** Information shown **
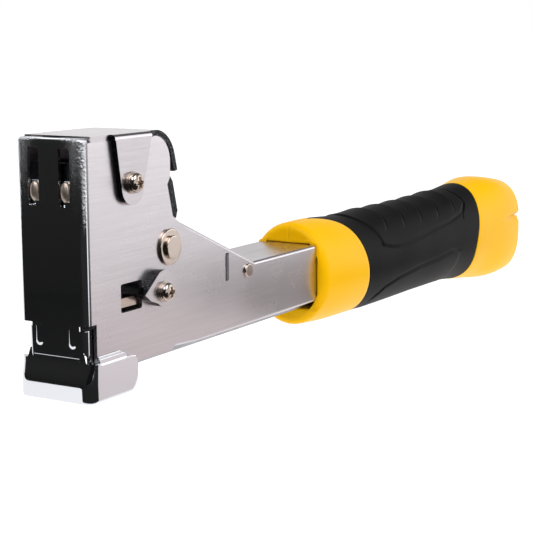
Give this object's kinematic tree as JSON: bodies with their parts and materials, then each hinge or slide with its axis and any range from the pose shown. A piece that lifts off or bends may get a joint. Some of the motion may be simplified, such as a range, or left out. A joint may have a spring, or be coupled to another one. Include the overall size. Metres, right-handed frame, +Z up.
{
  "type": "hammer tacker",
  "caption": "Hammer tacker that drives staples when swung: steel head and tube handle, chromed sliding nose on a hinged magazine, and a two-colour moulded grip.",
  "frame": {"origin": "middle of the striking face, level with the outside of the front plate", "axes": "+X from the head to the butt along the handle, +Y across the tool, +Z up from the striking face towards the top cap"},
  "size_m": [0.3483, 0.0388, 0.0897],
  "materials": {
    "brushed_steel_sheet": "satin, lengthwise brushed",
    "chrome_plate": "bright plated",
    "nickel_fasteners": "bright nickel plated",
    "tool_steel": "dark hardened and oiled",
    "zinc_steel": "zinc plated",
    "spring_steel": "bright spring wire",
    "staple_wire": "galvanised wire",
    "yellow_plastic": "fine satin moulded",
    "black_rubber": "soft matt overmoulded"
  },
  "bodies": {
    "housing": {"side_plate_near": "brushed_steel_sheet", "side_plate_far": "brushed_steel_sheet", "front_plate": "chrome_plate", "top_cap": "brushed_steel_sheet", "rear_plate": "brushed_steel_sheet", "driver_blade": "tool_steel", "driver_carrier": "zinc_steel", "screws": "nickel_fasteners", "nuts": "nickel_fasteners", "screw_pads": "brushed_steel_sheet", "spacer_tube": "zinc_steel", "stepped_rivet": "nickel_fasteners", "small_rivet": "nickel_fasteners", "window_bar": "nickel_fasteners", "spring_bracket": "nickel_fasteners", "return_spring": "spring_steel", "grip_sleeve": "black_rubber", "grip_core": "yellow_plastic", "hinge_pin": "tool_steel"},
    "magazine": {"foot": "chrome_plate", "nose_plate": "chrome_plate", "guide_lugs": "nickel_fasteners", "throat_block": "tool_steel", "magazine_channel": "zinc_steel", "staple_rail": "zinc_steel", "hinge_ears": "zinc_steel", "staple_strip": "staple_wire"},
    "rod": {"loading_rod": "zinc_steel", "end_knob": "yellow_plastic"},
    "follower": {"follower": "zinc_steel", "pusher_spring": "spring_steel"}
  },
  "joints": [
    {"name": "magazine_hinge", "type": "hinge", "parent": "housing", "child": "magazine", "pos_m": [0.323, 0, 0.0195], "axis": [0, 1, 0], "range_deg": [0, 1.67], "stiffness_Nm_per_rad": 20, "springref_deg": -6.88, "deforming": ["return_spring"]},
    {"name": "rod_pull", "type": "slide", "parent": "magazine", "child": "rod", "axis": [1, 0, 0], "range_m": [0, 0.12]},
    {"name": "follower_slide", "type": "slide", "parent": "rod", "child": "follower", "axis": [1, 0, 0], "range_m": [0, 0.05], "stiffness_N_per_m": 60, "springref_m": -0.03, "deforming": ["pusher_spring"]}
  ]
}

** Problem statement **
Your task is to collect every line above that contains the word "bodies".

** Answer to this exercise **
Give this object's kinematic tree as JSON: bodies with their parts and materials, then each hinge or slide with its axis and any range from the pose shown. A piece that lifts off or bends may get a joint. Some of the motion may be simplified, such as a range, or left out. A joint may have a spring, or be coupled to another one. Include the overall size. Metres, right-handed frame, +Z up.
  "bodies": {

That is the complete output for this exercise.